We begin with Hersh, who helped define the college rock sound of the late '80s and '90s as lead singer of Throwing Muses. In this interview from 2001, she describes the songwriting process of "Your Ghost" with R.E.M.'s Michael Stipe for her first solo record. Hersh's half-sister and bandmate in Throwing Muses, Tanya Donelly, eventually left the band to form Belly. She appeared on World Cafe in 1993, to discuss the success of her album Star and share her "meanest" song, "Untogether."

Liz Phair floored fans and critics with her 1993 debut Exile in Guyville, a song-for-song response to The Rolling Stones' Exile on Main Street.

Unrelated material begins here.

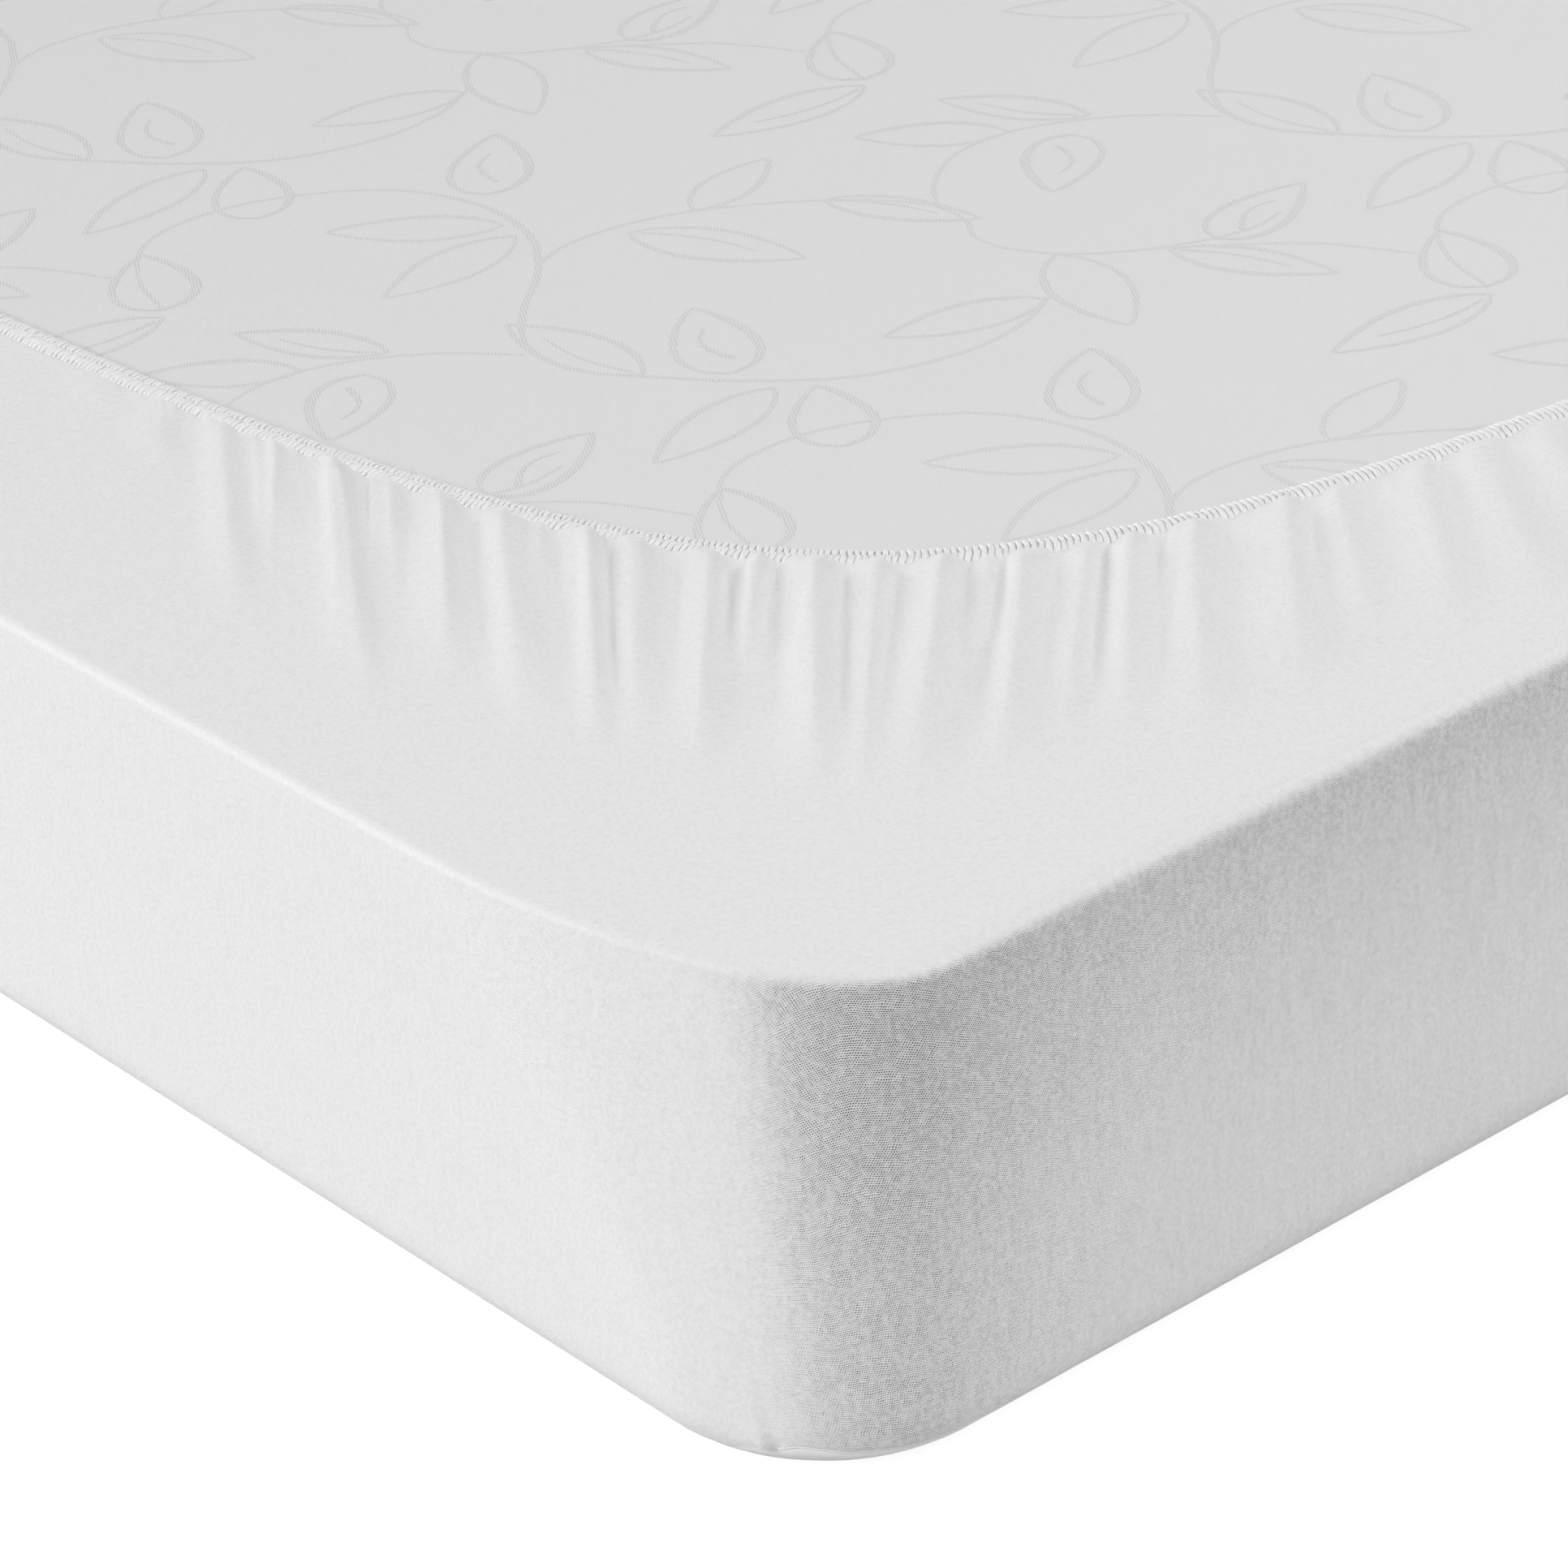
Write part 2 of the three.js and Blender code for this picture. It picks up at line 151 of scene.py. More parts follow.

In this 2003 session, Phair discusses the struggle to live up to the overwhelming weight of her first album, as well as the way motherhood affected the creative process behind her pop-infused self-titled release.

In a session from 1992, both Juliana Hatfield and The Lemonheads' Evan Dando discuss the records that brought their music to a wider audience. For Hatfield, that release was Hey Babe, her first solo album after she left the Blake Babies; for Dando, it was The Lemonheads' It's a Shame About Ray, which featured Hatfield on bass and vocals. In this interview, Hatfield discusses her inability to write a song with just three chords, while Dando describes working with Johnny Depp on the music video for "It's a Shame About Ray."

Finally, we turn to a 1995 session with Matthew Sweet, who enjoyed enormous critical and commercial success with his 1991 debut, Girlfriend. In this interview, Sweet and host David Dye discuss the shrinking size of headphones, as well as Sweet's work with producer Brendan O'Brien.

This segment originally aired on October 13, 2011.